New Mexico is on a big learning curve about consequences of legalization of marijuana, put into motion this year by the state legislature and implemented April 1.
Sales boomed during the first month of legalization, then have dropped back significantly since. Who knows what demand will be like in the long run? That should make things difficult for the proponents who predicted that state coffers would benefit from massive revenue growth from pot sales.
There’s also the issue of how vulnerable pot stores will be to robbery and break-ins, given the fact that they have to deal in cash because of rules involving monetary transactions for what the federal government still considers to be an illegal drug.

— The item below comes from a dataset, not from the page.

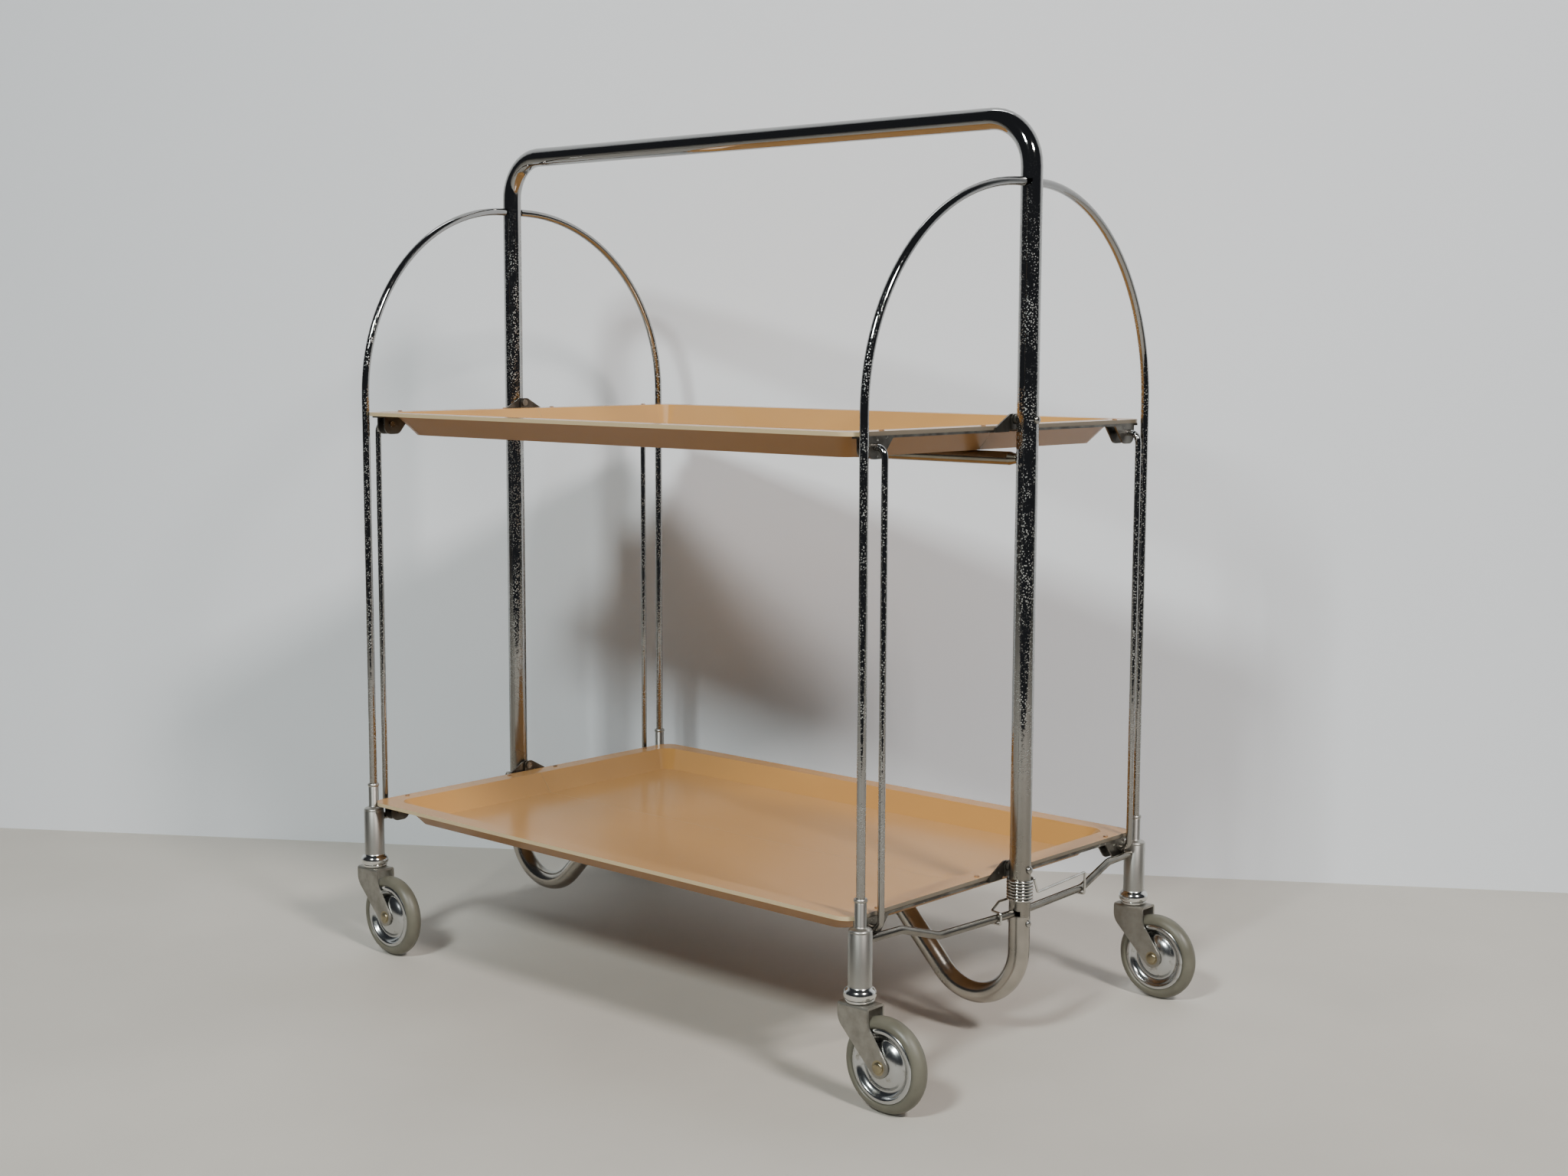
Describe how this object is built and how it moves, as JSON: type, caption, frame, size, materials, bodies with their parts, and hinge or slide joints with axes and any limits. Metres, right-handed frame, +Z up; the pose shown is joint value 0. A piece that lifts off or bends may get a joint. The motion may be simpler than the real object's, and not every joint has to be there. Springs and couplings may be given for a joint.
{
  "type": "folding tea trolley",
  "caption": "Drop leaf tea trolley: two folding lacquered trays in a chrome tube frame, with sprung hooped legs on swivel casters.",
  "frame": {"origin": "on the floor, midway between the two posts", "axes": "+X along the trolley, +Y across it, +Z up"},
  "size_m": [0.7422, 0.411, 0.775],
  "materials": {
    "chrome": "polished chrome plate, lightly pitted with age",
    "nickel": "satin plated steel",
    "tray_lacquer": "semi-gloss caramel lacquer, lightly worn",
    "strap_steel": "dull plated steel, darkened with age",
    "rivet_steel": "plain steel",
    "spring_wire": "bright drawn spring wire",
    "fork_zinc": "dull zinc-plated pressed steel",
    "axle_brass": "dull tarnished brass",
    "tyre_rubber": "aged grey-green rubber",
    "hub_chrome": "polished pressed steel disc"
  },
  "bodies": {
    "frame": {"handle_frame": "chrome", "base_tube": "chrome", "crossbar": "chrome", "hinge_pins": "rivet_steel", "foot_rivets": "rivet_steel", "spring_left": "spring_wire", "spring_right": "spring_wire"},
    "upper_near_leaf": {"tray_upper_near": "tray_lacquer", "strap_upper_near_left": "strap_steel", "strap_upper_near_right": "strap_steel", "rivets_upper_near": "rivet_steel"},
    "upper_far_leaf": {"tray_upper_far": "tray_lacquer", "strap_upper_far_left": "strap_steel", "strap_upper_far_right": "strap_steel", "rivets_upper_far": "rivet_steel"},
    "lower_near_leaf": {"tray_lower_near": "tray_lacquer", "strap_lower_near_left": "strap_steel", "strap_lower_near_right": "strap_steel", "rivets_lower_near": "rivet_steel"},
    "lower_far_leaf": {"tray_lower_far": "tray_lacquer", "strap_lower_far_left": "strap_steel", "strap_lower_far_right": "strap_steel", "rivets_lower_far": "rivet_steel"},
    "near_link_rods": {"link_rod_near_left": "chrome", "link_rod_near_right": "chrome"},
    "far_link_rods": {"link_rod_far_left": "chrome", "link_rod_far_right": "chrome"},
    "gate_near_left": {"hoop_leg_near_left": "chrome", "arm_near_left": "chrome", "socket_near_left": "nickel"},
    "caster_near_left": {"fork_near_left": "fork_zinc", "stem_near_left": "rivet_steel", "axle_near_left": "axle_brass"},
    "wheel_near_left": {"tyre_near_left": "tyre_rubber", "hub_near_left": "hub_chrome"},
    "gate_near_right": {"hoop_leg_near_right": "chrome", "arm_near_right": "chrome", "socket_near_right": "nickel"},
    "caster_near_right": {"fork_near_right": "fork_zinc", "stem_near_right": "rivet_steel", "axle_near_right": "axle_brass"},
    "wheel_near_right": {"tyre_near_right": "tyre_rubber", "hub_near_right": "hub_chrome"},
    "gate_far_left": {"hoop_leg_far_left": "chrome", "arm_far_left": "chrome", "socket_far_left": "nickel"},
    "caster_far_left": {"fork_far_left": "fork_zinc", "stem_far_left": "rivet_steel", "axle_far_left": "axle_brass"},
    "wheel_far_left": {"tyre_far_left": "tyre_rubber", "hub_far_left": "hub_chrome"},
    "gate_far_right": {"hoop_leg_far_right": "chrome", "arm_far_right": "chrome", "socket_far_right": "nickel"},
    "caster_far_right": {"fork_far_right": "fork_zinc", "stem_far_right": "rivet_steel", "axle_far_right": "axle_brass"},
    "wheel_far_right": {"tyre_far_right": "tyre_rubber", "hub_far_right": "hub_chrome"}
  },
  "joints": [
    {"name": "near_leaf_fold", "type": "hinge", "parent": "frame", "child": "upper_near_leaf", "pos_m": [0, 0, 0.5245], "axis": [-1, 0, 0], "range_deg": [0, 86]},
    {"name": "far_leaf_fold", "type": "hinge", "parent": "frame", "child": "upper_far_leaf", "pos_m": [0, 0, 0.5245], "axis": [1, 0, 0], "range_deg": [0, 86]},
    {"name": "lower_near_leaf_fold", "type": "hinge", "parent": "frame", "child": "lower_near_leaf", "pos_m": [0, 0, 0.1525], "axis": [-1, 0, 0], "range_deg": [0, 86]},
    {"name": "lower_far_leaf_fold", "type": "hinge", "parent": "frame", "child": "lower_far_leaf", "pos_m": [0, 0, 0.1525], "axis": [1, 0, 0], "range_deg": [0, 86]},
    {"name": "near_link_pivot", "type": "hinge", "parent": "upper_near_leaf", "child": "near_link_rods", "pos_m": [0, -0.1745, 0.508], "axis": [-1, 0, 0], "range_deg": [-86, 0]},
    {"name": "far_link_pivot", "type": "hinge", "parent": "upper_far_leaf", "child": "far_link_rods", "pos_m": [0, 0.1745, 0.508], "axis": [1, 0, 0], "range_deg": [-86, 0]},
    {"name": "gate_near_left_swing", "type": "hinge", "parent": "frame", "child": "gate_near_left", "pos_m": [-0.3175, 0, 0.4], "axis": [0, 0, -1], "range_deg": [0, 25], "stiffness_Nm_per_rad": 0.6, "springref_deg": -20.05, "deforming": ["spring_left"]},
    {"name": "caster_near_left_swivel", "type": "hinge", "parent": "gate_near_left", "child": "caster_near_left", "pos_m": [-0.30607, -0.19246, 0.09], "axis": [0, 0, 1], "continuous": true},
    {"name": "wheel_near_left_spin", "type": "hinge", "parent": "caster_near_left", "child": "wheel_near_left", "pos_m": [-0.27907, -0.19246, 0.038], "axis": [0, 1, 0], "continuous": true},
    {"name": "gate_near_right_swing", "type": "hinge", "parent": "frame", "child": "gate_near_right", "pos_m": [0.3175, 0, 0.4], "axis": [0, 0, 1], "range_deg": [0, 25], "stiffness_Nm_per_rad": 0.6, "springref_deg": -20.05, "deforming": ["spring_right"]},
    {"name": "caster_near_right_swivel", "type": "hinge", "parent": "gate_near_right", "child": "caster_near_right", "pos_m": [0.30607, -0.19246, 0.09], "axis": [0, 0, 1], "continuous": true},
    {"name": "wheel_near_right_spin", "type": "hinge", "parent": "caster_near_right", "child": "wheel_near_right", "pos_m": [0.33307, -0.19246, 0.038], "axis": [0, 1, 0], "continuous": true},
    {"name": "gate_far_left_swing", "type": "hinge", "parent": "frame", "child": "gate_far_left", "pos_m": [-0.3175, 0, 0.4], "axis": [0, 0, 1], "range_deg": [0, 25], "stiffness_Nm_per_rad": 0.6, "springref_deg": -20.05},
    {"name": "caster_far_left_swivel", "type": "hinge", "parent": "gate_far_left", "child": "caster_far_left", "pos_m": [-0.30607, 0.19246, 0.09], "axis": [0, 0, 1], "continuous": true},
    {"name": "wheel_far_left_spin", "type": "hinge", "parent": "caster_far_left", "child": "wheel_far_left", "pos_m": [-0.33307, 0.19246, 0.038], "axis": [0, 1, 0], "continuous": true},
    {"name": "gate_far_right_swing", "type": "hinge", "parent": "frame", "child": "gate_far_right", "pos_m": [0.3175, 0, 0.4], "axis": [0, 0, -1], "range_deg": [0, 25], "stiffness_Nm_per_rad": 0.6, "springref_deg": -20.05},
    {"name": "caster_far_right_swivel", "type": "hinge", "parent": "gate_far_right", "child": "caster_far_right", "pos_m": [0.30607, 0.19246, 0.09], "axis": [0, 0, 1], "continuous": true},
    {"name": "wheel_far_right_spin", "type": "hinge", "parent": "caster_far_right", "child": "wheel_far_right", "pos_m": [0.33307, 0.19246, 0.038], "axis": [0, 1, 0], "continuous": true}
  ],
  "couplings": [
    {"joint": "lower_near_leaf_fold", "follows": "near_leaf_fold", "ratio": 1},
    {"joint": "lower_far_leaf_fold", "follows": "far_leaf_fold", "ratio": 1},
    {"joint": "near_link_pivot", "follows": "near_leaf_fold", "ratio": -1},
    {"joint": "far_link_pivot", "follows": "far_leaf_fold", "ratio": -1}
  ]
}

And so far, I have not yet seen any statistics about DWS (Driving While Stoned) cases. A big concern I have is how police will be able to tell if someone is driving under the influence of marijuana. Bloodshot eyes would probably be a clue, but in our humidity starved environment, high desert redeye is a pretty common condition. Maybe the only ones who will get stopped will be cruisers like Cheech and Chong in the movie “Up In Smoke,” in which a thick cloud of pungent smoke rolls out of the car when doors are opened on a police stop.
But in Algodones, a small community between Albuquerque and Santa Fe, a new wrinkle showed up a few weeks ago.
It seems that an eight-year-old girl discovered her parents stash of pot-infused candy, apparently looking like Gummy Somethings. Thinking she was doing her classmates a favor, she took the candy to her class and shared it with her BFFs. Later that day, 14 of her classmates became sick, requiring some to be hospitalized. Others felt nauseous or lethargic. But by the next day, most were back in class, apparently none the worse for wear.
At least the Sandoval County Sheriff’s Department cut the youngster some slack. “There was no intent of distributing any kind of drug or anything of that nature,” the investigator said.